Roughly 200 teachers and supporters gathered outside of Huron-Bruce MPP Lisa Thompson’s constituency office in Kincardine on Friday to protest cuts to education and increased class sizes. Thompson, who is Ontario’s minister of education, was in Toronto on Friday. The Bluewater District School Board reported last week that 92 secondary school teacher layoff notices were sent out. Some teachers may be recalled, depending on teacher leaves of absence, but the number will not be adjusted for retirements. Teachers from Kincardine and District Secondary School (KDSS), Saugeen District Secondary School, Walkerton District Secondary School, Owen Sound District Secondary School, along with teachers from local elementary schools, dressed in red and carried signs when they gathered along Queen Street late in the afternoon. Passing motorists honked in support. Several of the teachers who attended the rally had received layoff notices, including KDSS French teacher Jonathon Farrell. He said the government needs to stop thinking of students as numbers. “I don’t think it’s fair and I don’t think it’s responsible,” he said of the increased class sizes that are causing the layoffs. “I think it will hurt our students.” Farrell was the first teacher at KDSS to teach the dedicated French Immersion program at the school. His concern is that the one remaining French teacher at the high school also teaches art and so one program will suffer. He said the number of layoffs is much more than what the board had anticipated and while he said the government is blaming declining enrolment, he said it simply does not make sense. “A quarter of staff has been laid off but we haven’t lost a quarter of our students. The numbers don’t add up.” Farrell said he has received layoff notices in the past while teaching at the elementary level, but was then reinstated at different schools. This time there has been no such guarantee and his future is now uncertain. “I find myself reassuring my students that everything will be okay, when I don’t know myself that everything will be okay,” he said. “I live in Kincardine and I have a mortgage. I don’t know what will happen in September.”
Farrell said he would like to ask Thompson how she justifies the change in class sizes and have her explain the changes to students. Betty-Jo Raddin, Bluewater local president for the Ontario Secondary School Teachers Federation, said secondary teachers and secondary school education plays a significant role in a healthy economy as students are being prepared for their future careers.
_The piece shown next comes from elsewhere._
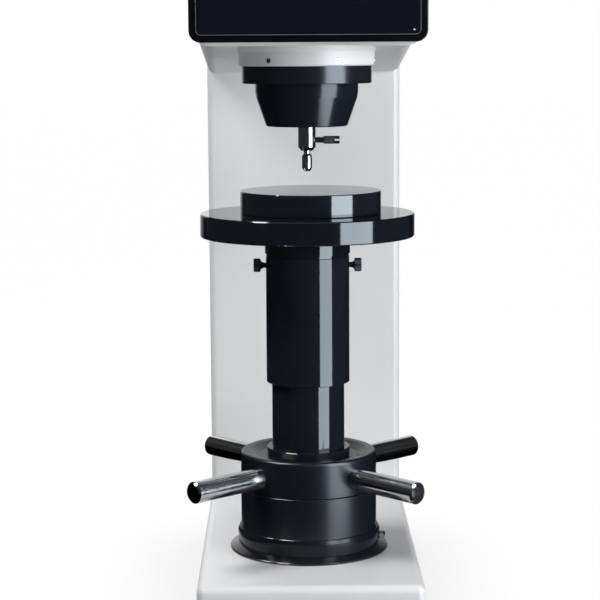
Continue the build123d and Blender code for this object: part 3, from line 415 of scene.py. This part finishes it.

She said the changes to the secondary school system, including increasing average class sizes from 22 to 28 students and making online courses mandatory will hurt rural communities especially. “From a secondary teaching perspective, this will have a significant impact on our small
schools to keep them open,” Raddin said. Last month, the province announced a new Attrition Protection Allocation of $1.6 billion, which school boards can dip into to avoid layoffs if they do not have enough teachers retiring or leaving voluntarily as class sizes are set to increase.